═════ MATERIAL PROVIDED ═════

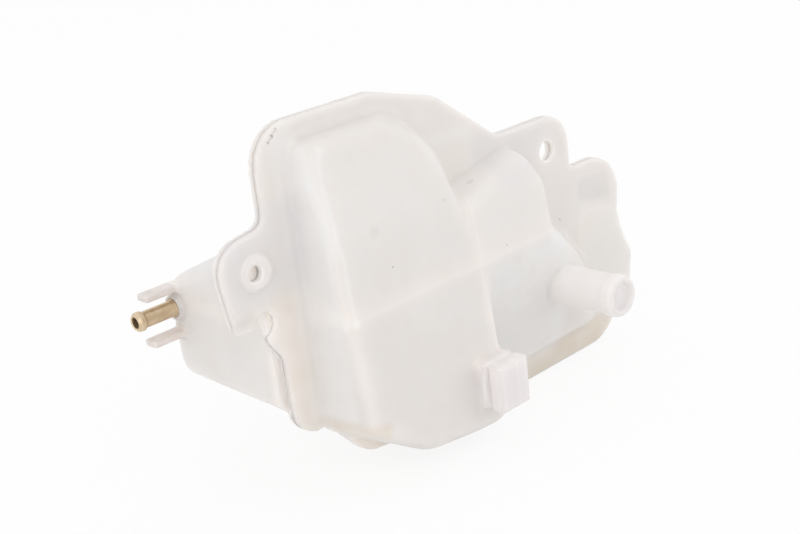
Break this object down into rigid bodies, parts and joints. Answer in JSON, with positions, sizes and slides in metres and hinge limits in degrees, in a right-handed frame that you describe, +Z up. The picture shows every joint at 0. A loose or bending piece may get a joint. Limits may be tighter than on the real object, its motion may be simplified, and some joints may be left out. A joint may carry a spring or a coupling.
{
  "type": "coolant expansion tank",
  "caption": "Translucent moulded expansion tank of two welded shells, with a hose outlet, a vent nipple, a mounting flange and a screw cap that holds pressure and vacuum valves.",
  "frame": {"origin": "centre of the flange's bolt hole, on the weld plane between the two shells", "axes": "+X along the flange away from the nipple's end, +Y through the bolt hole towards the rear shell and the cap, +Z up as pictured"},
  "size_m": [0.2934, 0.1698, 0.1865],
  "materials": {
    "milky_plastic": "translucent milky polypropylene, satin",
    "nipple_metal": "dull brown brass",
    "black_plastic": "black, fine grain",
    "seal_rubber": "black, smooth",
    "valve_plastic": "natural, satin",
    "spring_steel": "bright drawn wire"
  },
  "bodies": {
    "tank": {"front_shell": "milky_plastic", "rear_shell": "milky_plastic", "vent_nipple": "nipple_metal"},
    "housing": {"valve_housing": "black_plastic", "neck_seal": "seal_rubber", "spring_cover": "black_plastic", "pressure_spring": "spring_steel"},
    "cap": {"cap_shell": "black_plastic"},
    "pressure": {"pressure_valve": "valve_plastic", "pressure_gasket": "seal_rubber", "vacuum_spring": "spring_steel"},
    "vacuum": {"vacuum_valve": "valve_plastic", "vacuum_clip": "spring_steel"}
  },
  "joints": [
    {"name": "cap_lift", "type": "slide", "parent": "tank", "child": "housing", "axis": [0, 1, 0], "range_m": [0, 0.008]},
    {"name": "cap_turn", "type": "hinge", "parent": "housing", "child": "cap", "pos_m": [-0.042, 0.1, -0.064], "axis": [0, 1, 0], "range_deg": [0, 720]},
    {"name": "pressure_open", "type": "slide", "parent": "housing", "child": "pressure", "axis": [0, 1, 0], "range_m": [0, 0.002], "stiffness_N_per_m": 2000, "springref_m": -0.008, "deforming": ["pressure_spring"]},
    {"name": "vacuum_open", "type": "slide", "parent": "pressure", "child": "vacuum", "axis": [0, -1, 0], "range_m": [0, 0.0012], "stiffness_N_per_m": 300, "springref_m": -0.003, "deforming": ["vacuum_spring"]}
  ],
  "couplings": [
    {"joint": "cap_lift", "follows": "cap_turn", "m_per_rad": 0.0006366}
  ]
}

═════

TO BE DONE:
Using the data above, repeat every line exactly.

WRITTEN ANSWER:
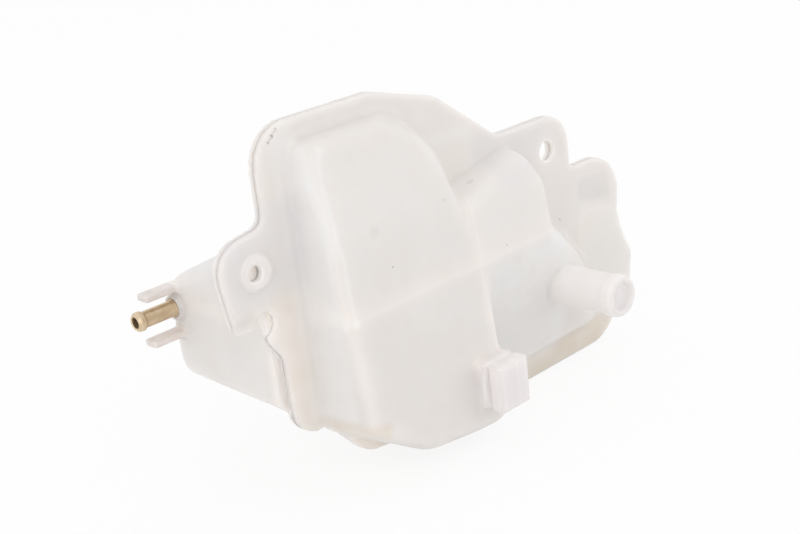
Break this object down into rigid bodies, parts and joints. Answer in JSON, with positions, sizes and slides in metres and hinge limits in degrees, in a right-handed frame that you describe, +Z up. The picture shows every joint at 0. A loose or bending piece may get a joint. Limits may be tighter than on the real object, its motion may be simplified, and some joints may be left out. A joint may carry a spring or a coupling.
{
  "type": "coolant expansion tank",
  "caption": "Translucent moulded expansion tank of two welded shells, with a hose outlet, a vent nipple, a mounting flange and a screw cap that holds pressure and vacuum valves.",
  "frame": {"origin": "centre of the flange's bolt hole, on the weld plane between the two shells", "axes": "+X along the flange away from the nipple's end, +Y through the bolt hole towards the rear shell and the cap, +Z up as pictured"},
  "size_m": [0.2934, 0.1698, 0.1865],
  "materials": {
    "milky_plastic": "translucent milky polypropylene, satin",
    "nipple_metal": "dull brown brass",
    "black_plastic": "black, fine grain",
    "seal_rubber": "black, smooth",
    "valve_plastic": "natural, satin",
    "spring_steel": "bright drawn wire"
  },
  "bodies": {
    "tank": {"front_shell": "milky_plastic", "rear_shell": "milky_plastic", "vent_nipple": "nipple_metal"},
    "housing": {"valve_housing": "black_plastic", "neck_seal": "seal_rubber", "spring_cover": "black_plastic", "pressure_spring": "spring_steel"},
    "cap": {"cap_shell": "black_plastic"},
    "pressure": {"pressure_valve": "valve_plastic", "pressure_gasket": "seal_rubber", "vacuum_spring": "spring_steel"},
    "vacuum": {"vacuum_valve": "valve_plastic", "vacuum_clip": "spring_steel"}
  },
  "joints": [
    {"name": "cap_lift", "type": "slide", "parent": "tank", "child": "housing", "axis": [0, 1, 0], "range_m": [0, 0.008]},
    {"name": "cap_turn", "type": "hinge", "parent": "housing", "child": "cap", "pos_m": [-0.042, 0.1, -0.064], "axis": [0, 1, 0], "range_deg": [0, 720]},
    {"name": "pressure_open", "type": "slide", "parent": "housing", "child": "pressure", "axis": [0, 1, 0], "range_m": [0, 0.002], "stiffness_N_per_m": 2000, "springref_m": -0.008, "deforming": ["pressure_spring"]},
    {"name": "vacuum_open", "type": "slide", "parent": "pressure", "child": "vacuum", "axis": [0, -1, 0], "range_m": [0, 0.0012], "stiffness_N_per_m": 300, "springref_m": -0.003, "deforming": ["vacuum_spring"]}
  ],
  "couplings": [
    {"joint": "cap_lift", "follows": "cap_turn", "m_per_rad": 0.0006366}
  ]
}